Cole is also preparing her team mentally, trying to define what success looks like for them in particular at qualifying. Obviously, the ultimate goal of Olympic qualification is going to the Olympics, but when you have a low percentage of actually making the cut, you have to set other goalposts in order to measure progress. For Cole and Antigua that’s getting steady minutes and building themselves in their Concacaf sub-region. “It’s about going in and getting four international matches,” she said. “I haven’t even see the senior team play an international match yet. We haven’t even had the same players on the field for our scrimmages in the last two weeks because of work commitments and other things going on.” If Antigua can finish their games in a better place than where they started, that’s one marker of progress.
Cole is also looking at Jamaica, the first Caribbean country to make the Women’s World Cup. If Antigua can build up to competitive footing with Jamaica, combined with the expanded World Cup field, who knows what might happen four or eight years down the line. That’s part of the equation that Cole is trying to balance, though. Eight years is a long time for a federation to invest its women’s program, and there’s no guarantee they’ll stick with the team. Right now, it’s hard enough to get the team together training regularly - particularly since many of them also have other jobs - and not having to rebuild every time there’s an event.
“One of the sad things for me about Papua New Guineau,” said Cole, “Is that there’s been no legacy with that team. There’s been no consistency of training, there’s no been league put together. So all the things we talked about pre-U-20 World Cup and what the legacy would be for that event being there hasn’t necessarily happened for them. That’s the problem - I think we do these massively great things and the U-20 World Cup made a huge impact in how people see women’s football in that country, even see women in that country. And then we had a nice event and everybody left and it’s back to status quo.”
What might help Antigue is more confederation level events with Concacaf, or even regional tournaments within the Caribbean that gets all the teams playing each other regularly and showing federations that investment can lead to results. “I think if you’re not preparing for anything there’s less incentive to get your players together and spend the money,” said Cole. “I think it’s really tough on federations to just have intrinsic motivation to do the right thing. I think sometimes they need extrinsic motivation and I think for us, we need those events.”
One of the meta questions here is whether this is all worth it. The Antiguas of the world may never be able to compete realistically with bigger, richer nations who have more youth players than the entire population of the island. But that requires us to ask what the point of all this soccer is anyway. Does FIFA exist just for champions? Or is it supposed to help build soccer worldwide for everyone? Is the goal of FIFA to make money no matter what, or to invest in the game at every level? For Cole, she’ll never say never to an internationally competitive Antigua WNT.

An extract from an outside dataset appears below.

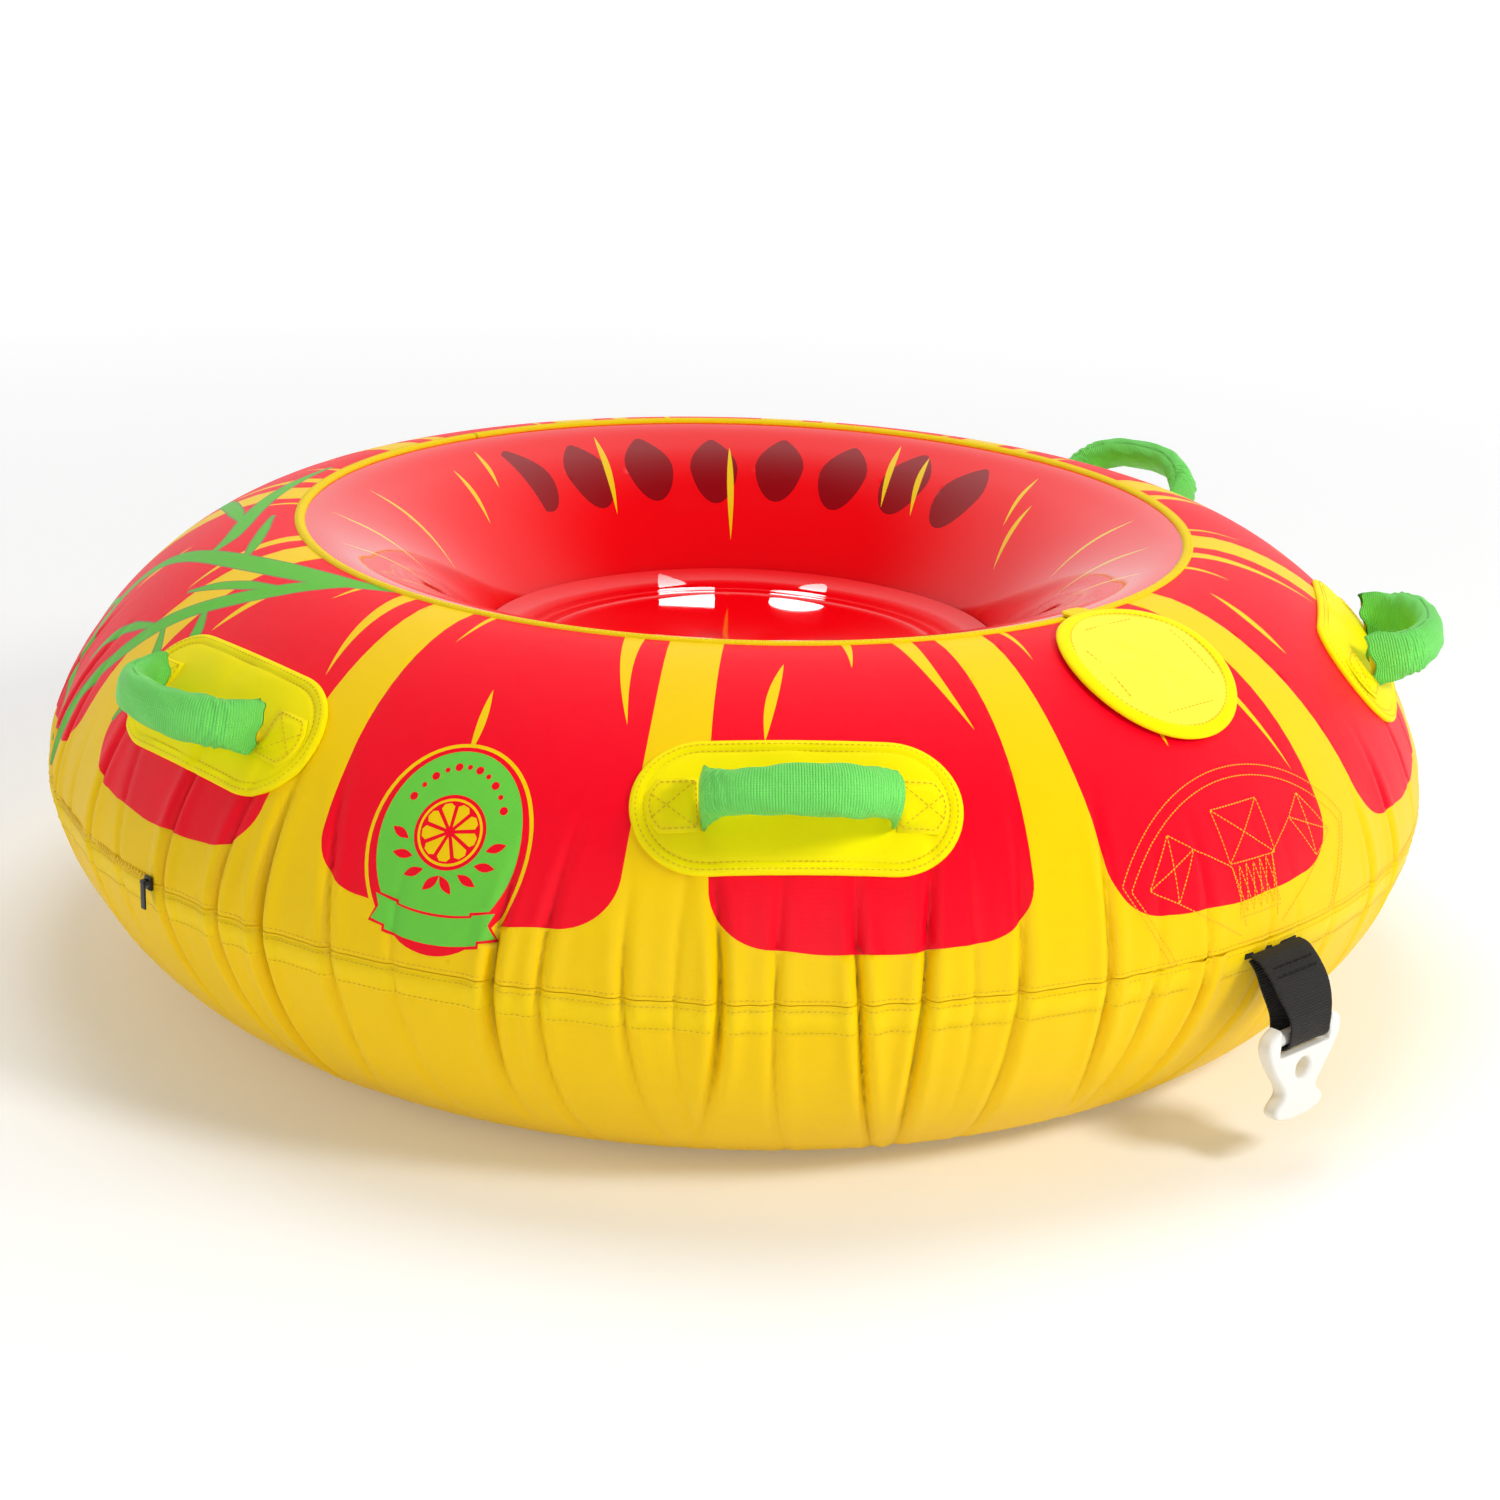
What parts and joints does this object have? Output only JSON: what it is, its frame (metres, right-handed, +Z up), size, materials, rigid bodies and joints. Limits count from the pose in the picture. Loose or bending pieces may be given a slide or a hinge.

“The great thing about football is you can have everything and still lose a game,” she said “You can be the better team and still lose the game. There’s always that, you have to play the game to know who’s going to win for sure. You look at Fiji sevens, going and winning an Olympic gold.” You can be realistic and idealistic at the same time, know your limits but not limit yourself.
“The goal should be the same for every country, but what it actually looks like in execution needs to be specific to the environment that you’re in,” Cole said.
There are intangibles, too. Cole noted that there were boys in Papua New Guinea cheering for the U-20 girls too. Sports are cultural, and the tournament and the team influenced the culture of the country - what Cole called a “change engine.”
So for now, Cole is dedicated to building another engine in Antigua, where they not only have to do all the usual work that goes into assembling a team, but they also have to add a hearts-and-minds component. She might one day think about trying to return to NWSL, where she was both a head and an assistant coach, but that has its own challenges as well. For now, Cole is building something and hoping it will last beyond the upcoming Olympic cycle. She’s brought in former Houston Dash goalkeeper Haley Carter, who also has experience with team development challenges from her work with the Afghanistan WNT. They’re thinking of the first hurdle, but hoping that clearing it will pave the way to giving Antigua a chance at more hurdles in the future. Realism and idealism, limits but not being limited. You have to play the game to know who’s going to win for sure.